Wednesday, July 15, 2009

"Mom, you have way too many hats"


In an episode of Home Movies where Brendon gets writer's block, Paula attempts to help him get through a most delicate situation with some motherly advice:

Paula: "as someone who has worn the hat of a writer AND the hat of a teacher, I think I can be of assistance"
Brendon: "Mom, you have way too many hats"

When he brings up the issue of writer's block, she tells him "don't get it"
(HEY!! I found a picture of this EXACT moment!!)

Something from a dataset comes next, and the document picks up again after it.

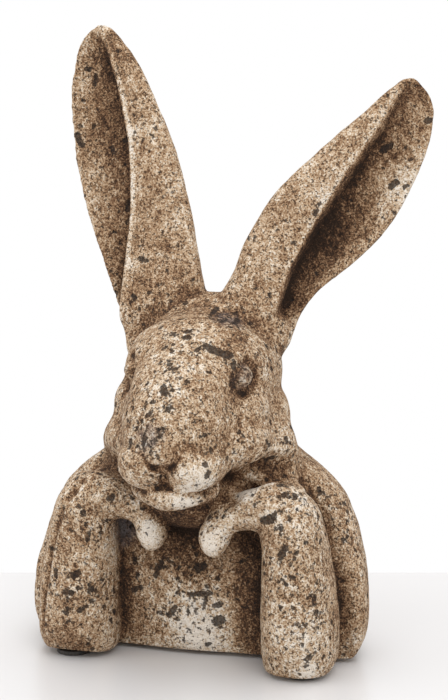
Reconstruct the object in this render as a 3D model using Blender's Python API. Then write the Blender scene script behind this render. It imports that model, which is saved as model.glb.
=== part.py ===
import bpy
import bmesh
import numpy as np

for old in list(bpy.data.objects):
    bpy.data.objects.remove(old)

# real sizes in metres
hare_height = 0.3970        # sole to the tip of the taller ear
pad_diameter = 0.0220
pad_height = 0.0030
pad_gap = 0.0003            # between a pad and the sole above it
stone_grain = 0.0024        # cell of the grid that fuses the forms
stone_faces = 9300          # most triangles on the fused stone

# The figure is laid out in shares: 397 of them from the sole to the taller ear tip.
# It faces -Y, and its own left is +X.
share = hare_height / 397
sole = 3.3
ground_clearance = pad_height + pad_gap

stone_colour = (0.50, 0.37, 0.25, 1.0)
pad_colour = (0.02, 0.02, 0.022, 1.0)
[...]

At any rate, I am finding that I may, in fact, have WAY too many hats. Last night I had a dream that one of my college professors sat me down and lectured me about committing to achieving my goals and remembering my dreams. Now, anyone who knows me well and who has read my dream journal or my short stories can tell you that my dreams are never so cut and dry, and NEVER so realistic and logical. The only explanation I can come up with is that my sub-conscious is trying to tell me something, and that something is that I am in danger of spreading myself thin creatively. My jewelry business is taking off and becoming a healthy source of extra income, I have been in more gallery exhibitions this year than I was in throughout all of graduate school, I am teaching full-time and using my own personal experience as a retail manager and store buyer as fodder for my ever-adapting fashion marketing classes at AI, I'm working steadily on my book of short stories and I have been making drawings for the 32 page graphic short story I intend to plop in the middle of my first collection. But where is my identity in all of this? I have never wanted to be the type of person who ignores one kind of opportunity because it isn't close enough to exactly-what-I-have-my-master's-degree-in, or the type of person who settles for mediocrity when something outstanding is waiting right around the corner. I love that dissatisfaction is a driving force and that being open to new experiences has gained me some degree of local notoriety. I love the ride. I love not knowing. I love 9. But something here is WRONG.
So, what to do? I can continue on this path of living 4 or 5 separate lives at the same time or I can decide what needs to be focused on. Is this the moment in which I realize that it can't all be done, or do I just need to commit to not sleeping or having a social life? Should I be meditating instead of blogging? UGH.
but enough about me, how are you all doing?

1 comment:

  1. You don't have to be perfect in all your pursuits. You can write short stories and even publish them and not try to be a "writer."

    You can be an artist in the broadest sense. In fact, you already are.